STATED TASK:
Beginning at the first line of the data, print each line exactly, stopping after the line that contains "return paths, np.repeat(out[:, None], steps, 1)".
──────── PROVIDED DATA
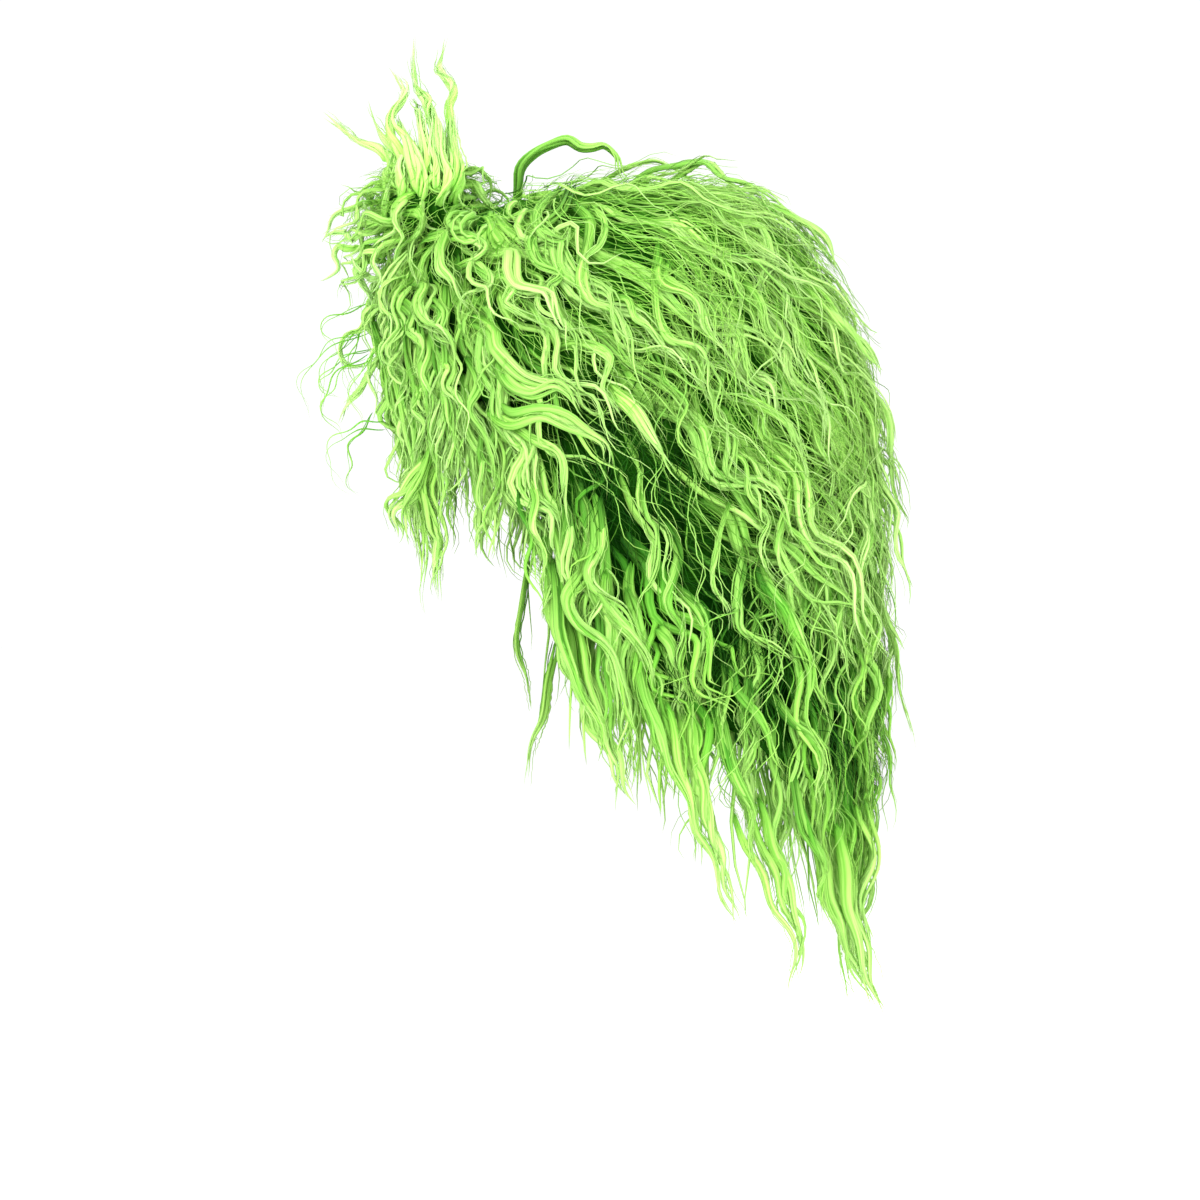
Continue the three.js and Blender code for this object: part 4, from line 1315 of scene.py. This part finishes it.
for wide, *line in SEEN_LOCKS:
    count = len(line) - 1
    rise = rng.uniform(0.003, 0.007)
    # Locks rooted lower down get darker tones, painted shade low down
    tones = (0.3, 1) if line[0][1] < SHADED_BELOW_ROW else (0.05, 0.6)
    seen = [beside(*at, mix(-0.004, rise, ease(min(1, 3 * i / count)))) for i, at in enumerate(line)]
    other = [np.array(at) * FAR_SIDE for at in seen] + rng.normal(0, FAR_CHANGE, 3)
    for places, members, share in ((seen, 3 if wide < NARROW_LOCK else 5, 0.26), (other, 3, 0.34)):
        thin = share * wide + 0.0007
        guided(
            section_at(places[0]), "seen", places, members, 0.44 * wide, (thin, 1.6 * thin),
            steps=8 + 3 * count, tip=0.35, cut=0.35, tones=tones,
        )


# Woolly curls and fibres all over the forelock's body
def round_forelock(count, length, steps, fall):
    """Paths that lie over the forelock's body in all directions, more of them falling."""
    turn = np.radians(rng.uniform(0, 360, count))
    polar = np.arccos(rng.uniform(-0.9, 0.9, count))
    start = on_tuft(turn, polar, (1 + np.cos(polar)) / 2, -2 * TUFT_INSET, TUFT_FOOT, TUFT_BODY_RISE)
    out = unit(start - np.array([0, -TUFT_FORWARD, TUFT_FOOT]))
    way = square_to(rng.normal(0, 1, (count, 3)) + np.array([0, -0.2, -fall]), out)
    share = np.linspace(0, 1, steps)[None, :, None]
    long = rng.uniform(*length, (count, 1, 1))
    rise = rng.uniform(0.003, 0.009, (count, 1, 1)) * share**0.6 - long**2 * share**2 * 10
    paths = start[:, None] + way[:, None] * long * share + out[:, None] * rise
    return paths, np.repeat(out[:, None], steps, 1)


WOOL_CURLS = 56
WOOL_FIBRES = 600
paths, outs = round_forelock(WOOL_CURLS, (0.03, 0.06), steps=20, fall=0.6)
size = rng.uniform(0.002, 0.005, WOOL_CURLS)
paths = wave(paths, outs, size, phases(WOOL_CURLS), rng.uniform(0.018, 0.03, WOOL_CURLS), lift=0.8)
width, tone = rng.uniform(0.003, 0.0065, WOOL_CURLS), rng.uniform(0.3, 1, WOOL_CURLS)
keep("front_tuft", "curls", tufts_of(paths, outs, width, tone))
paths, outs = round_forelock(WOOL_FIBRES, (0.02, 0.05), FIBRE_STEPS, fall=0.1)
fibres(paths, outs, np.full(WOOL_FIBRES, "front_tuft", object), 0.9)

# Long locks that leave the mass on their own: node, x, members, then pixels
STRAYS = [
    ("front_tuft", 0.006, 3, (456, 200), (462, 176), (472, 168), (484, 172), (490, 183), (489, 200),
     (482, 222)),
    ("back_hair", 0.008, 2, (620, 196), (652, 172), (690, 165), (706, 165), (722, 177), (745, 185),
     (776, 200), (797, 224)),
    ("back_hair", -0.010, 2, (560, 205), (610, 178), (650, 160), (672, 168), (700, 186), (730, 190)),
    ("back_hair", 0.004, 3, (660, 190), (688, 172), (711, 164), (737, 188), (768, 193), (797, 208)),
    ("back_hair", -0.010, 3, (780, 240), (794, 232), (820, 245), (841, 276)),
    ("back_hair", 0.012, 4, (800, 330), (841, 328), (859, 365), (875, 388)),
    ("back_hair", 0.016, 4, (826, 380), (852, 391), (867, 417), (872, 443), (885, 461)),
    ("back_hair", 0.012, 5, (845, 560), (872, 600), (893, 640), (900, 690), (918, 755)),
    ("back_hair", 0.020, 5, (845, 500), (866, 560), (888, 620), (908, 655)),
    ("back_hair", 0.030, 2, (838, 676), (862, 708), (870, 740), (872, 770), (861, 800), (846, 818)),
    ("back_hair", 0.020, 3, (836, 790), (854, 826), (869, 846), (866, 860), (851, 870), (872, 882),
     (869, 904), (860, 922), (869, 950)),
    ("side_hair_right", -0.098, 3, (530, 560), (518, 640), (527, 680), (534, 718)),
    ("side_hair_right", -0.094, 3, (556, 640), (541, 715), (532, 745), (522, 794)),
]
for node, x, members, *line in STRAYS:
    guided(
        node, "strays", traced(line, x, x), members, radius=0.0034, width=(0.0022, 0.005),
        swing=SLIGHTER_WAVE, steps=38,
    )

# The ribbon that stands up in a loop behind the forelock
LOOP = (
    (510, 236), (517, 192), (520, 168), (534, 152), (550, 143), (567, 139), (580, 147), (592, 147),
    (605, 144), (618, 156), (621, 174), (636, 194),
)
LOOP_X = 0.006
guided(
    "back_hair", "strays", traced(LOOP, LOOP_X, LOOP_X), members=6, radius=0.0065, width=(0.004, 0.0068),
    steps=40, strands=0, tip=0.45, cut=0.07, tones=(0.1, 0.9),
)

# Clumps whose tips show in the outline: node, x of root and tip, members, radius, then pixels
CLUMP_TIPS_SEEN = [
    ("side_hair_left", 0.108, 0.112, 5, 0.012, (568, 596), (593, 705), (616, 762), (636, 808)),
    ("side_hair_left", 0.110, 0.112, 3, 0.008, (548, 560), (560, 640), (580, 690), (590, 732)),
    ("back_hair", 0.110, 0.098, 5, 0.013, (668, 700), (688, 790), (712, 858), (736, 928)),
    ("back_hair", 0.090, 0.074, 4, 0.011, (748, 800), (778, 880), (799, 940), (792, 998)),
    ("back_hair", 0.050, 0.030, 7, 0.016, (828, 820), (843, 900), (860, 960), (884, 1022)),
    ("back_hair", 0.030, 0.034, 4, 0.010, (858, 800), (874, 850), (862, 905), (874, 950)),
    ("back_hair", -0.030, -0.020, 4, 0.012, (838, 830), (830, 900), (856, 950), (866, 990)),
    ("fringe", 0.060, 0.040, 4, 0.008, (452, 430), (436, 461), (415, 483), (397, 498), (393, 512),
     (401, 530), (396, 548)),
    ("fringe", 0.066, 0.052, 2, 0.005, (440, 440), (424, 480), (408, 511), (406, 529), (412, 547)),
    ("fringe", 0.062, 0.052, 5, 0.010, (446, 430), (426, 486), (436, 522), (443, 540), (441, 557),
     (436, 582), (440, 618)),
    ("fringe", 0.070, 0.064, 3, 0.008, (458, 430), (472, 469), (484, 504), (475, 529), (477, 561)),
    ("side_hair_left", 0.084, 0.084, 3, 0.007, (480, 430), (497, 461), (511, 490), (529, 522)),
    ("back_hair", 0.050, 0.040, 4, 0.008, (796, 278), (834, 312), (862, 345), (886, 376)),
    ("back_hair", 0.030, 0.035, 3, 0.008, (838, 380), (866, 420), (878, 460), (890, 500)),
    ("back_hair", 0.020, 0.010, 4, 0.008, (740, 205), (790, 214), (822, 238), (842, 277)),
]
for node, x_root, x_tip, members, radius, *line in CLUMP_TIPS_SEEN:
    width = (0.0025 + 0.15 * radius, 0.004 + 0.3 * radius)
    places = traced(line, x_root, x_tip)
    guided(node, "strays", places, members, radius, width, swing=(0.001, 0.003), tip=0.12, tones=(0.6, 1))

# Thin dull wisps in front of the forehead
WISPS = 10
for _ in range(WISPS):
    x = rng.uniform(-0.05, 0.05)
    start = np.array([rng.uniform(365, 410), rng.uniform(300, 430)])
    sweep = np.array([rng.uniform(-70, -20), rng.uniform(10, 50)])
    fall = np.array([rng.uniform(-10, 30), rng.uniform(40, 80)])
    line = [start, start + sweep * 0.6, start + sweep + fall * 0.3, start + sweep * 0.8 + fall]
    guided(
        "fringe", "wisps", traced(line, x, x), members=2, radius=0.004, width=(0.0008, 0.0014),
        swing=(0.001, 0.004), pitch=(0.02, 0.03), steps=30, strands=0, tones=(0.7, 1),
    )

# Pieces: each layer's material is that of the locks unless it is named here
LAYER_MATERIALS = {
    "undercoat": shaded_undercoat_material,
    "fibres": fibre_material,
    "wisps": fibre_material,
    "flames": flame_material,
}


def dress(name, parts, material, node):
    """A piece of the scene in the place of a CAD node."""
    piece = mesh_piece(name, *joined(parts), material)
    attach(piece, "root")
    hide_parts(node)


for (node, layer), parts in PIECES.items():
    dress(f"{node}_{layer}", parts, LAYER_MATERIALS.get(layer, lock_material), node)
dress("net_cap", [net_cap()], net_material(), "wig_cap")

# Studio
FLOOR_LEVEL = -0.53
FLOOR_SIZE = 60
DIM_WHITE = (0.96, 0.96, 0.96)
WHITE = (0.97, 0.97, 0.97)
DAYLIGHT = 1.06
MIDDLE = Vector((0, 0, -0.17))
LIGHTS = {
    "name": ("key", "front", "fill", "rim"),
    "place": ((1.5, -1.0, 1.3), (2.4, -0.2, 0.35), (1.2, 1.5, 0.3), (-1.4, 0.6, 1.2)),
    "size": (0.9, 1.6, 1.2, 0.9),
    "power": (44, 26, 17, 16),
}
SENSOR_WIDTH = 36

ground = Surface("studio_floor")
grain = ground.add("TexNoise", {"Scale": 3.0}).outputs["Fac"]
floor_colour = ground.ramp(grain, [(0.0, DIM_WHITE), (1.0, WHITE)])
ground.fill(ground.shader, {"Base Color": floor_colour, "Roughness": 0.9})
bpy.ops.mesh.primitive_plane_add(size=FLOOR_SIZE, location=(0, 0, FLOOR_LEVEL))
floor = bpy.context.object
floor.name = "studio_floor"
floor.data.materials.append(ground.material)
floor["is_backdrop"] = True

scene = bpy.context.scene
scene.view_settings.view_transform = "Standard"
world = bpy.data.worlds.new("studio_world")
world.use_nodes = True
world.node_tree.nodes["Background"].inputs["Color"].default_value = (1, 1, 1, 1)
world.node_tree.nodes["Background"].inputs["Strength"].default_value = DAYLIGHT
scene.world = world

for name, place, size, power in zip(*LIGHTS.values()):
    light = bpy.data.lights.new(name, "AREA")
    light.size = size
    light.energy = power
    lamp = bpy.data.objects.new(name, light)
    scene.collection.objects.link(lamp)
    lamp.location = place
    lamp.rotation_euler = (MIDDLE - Vector(place)).to_track_quat("-Z", "Y").to_euler()

camera_data = bpy.data.cameras.new("camera")
camera_data.sensor_width = SENSOR_WIDTH
camera_data.lens = SENSOR_WIDTH * CAMERA_DISTANCE / (PHOTO_SCALE * PHOTO_WIDTH)
camera = bpy.data.objects.new("camera", camera_data)
scene.collection.objects.link(camera)
camera.location = (CAMERA_DISTANCE, 0, CAMERA_HEIGHT)
camera.rotation_euler = (math.radians(90), 0, math.radians(90))
scene.camera = camera

bpy.context.view_layer.update()
low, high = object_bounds()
────────────────
EXERCISE OUTPUT:
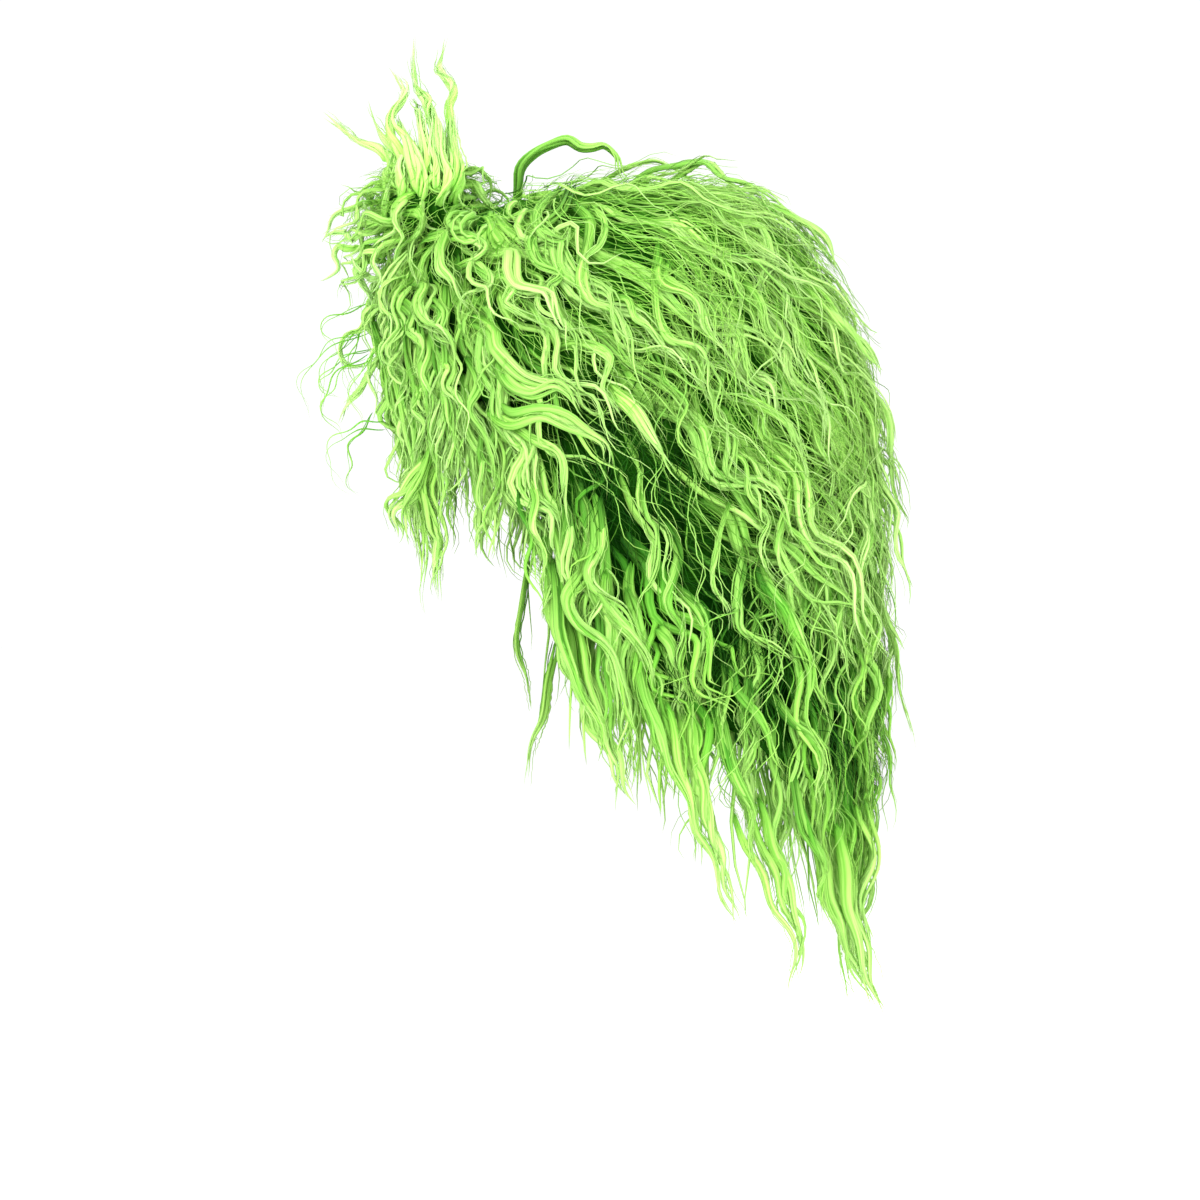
Continue the three.js and Blender code for this object: part 4, from line 1315 of scene.py. This part finishes it.
for wide, *line in SEEN_LOCKS:
    count = len(line) - 1
    rise = rng.uniform(0.003, 0.007)
    # Locks rooted lower down get darker tones, painted shade low down
    tones = (0.3, 1) if line[0][1] < SHADED_BELOW_ROW else (0.05, 0.6)
    seen = [beside(*at, mix(-0.004, rise, ease(min(1, 3 * i / count)))) for i, at in enumerate(line)]
    other = [np.array(at) * FAR_SIDE for at in seen] + rng.normal(0, FAR_CHANGE, 3)
    for places, members, share in ((seen, 3 if wide < NARROW_LOCK else 5, 0.26), (other, 3, 0.34)):
        thin = share * wide + 0.0007
        guided(
            section_at(places[0]), "seen", places, members, 0.44 * wide, (thin, 1.6 * thin),
            steps=8 + 3 * count, tip=0.35, cut=0.35, tones=tones,
        )


# Woolly curls and fibres all over the forelock's body
def round_forelock(count, length, steps, fall):
    """Paths that lie over the forelock's body in all directions, more of them falling."""
    turn = np.radians(rng.uniform(0, 360, count))
    polar = np.arccos(rng.uniform(-0.9, 0.9, count))
    start = on_tuft(turn, polar, (1 + np.cos(polar)) / 2, -2 * TUFT_INSET, TUFT_FOOT, TUFT_BODY_RISE)
    out = unit(start - np.array([0, -TUFT_FORWARD, TUFT_FOOT]))
    way = square_to(rng.normal(0, 1, (count, 3)) + np.array([0, -0.2, -fall]), out)
    share = np.linspace(0, 1, steps)[None, :, None]
    long = rng.uniform(*length, (count, 1, 1))
    rise = rng.uniform(0.003, 0.009, (count, 1, 1)) * share**0.6 - long**2 * share**2 * 10
    paths = start[:, None] + way[:, None] * long * share + out[:, None] * rise
    return paths, np.repeat(out[:, None], steps, 1)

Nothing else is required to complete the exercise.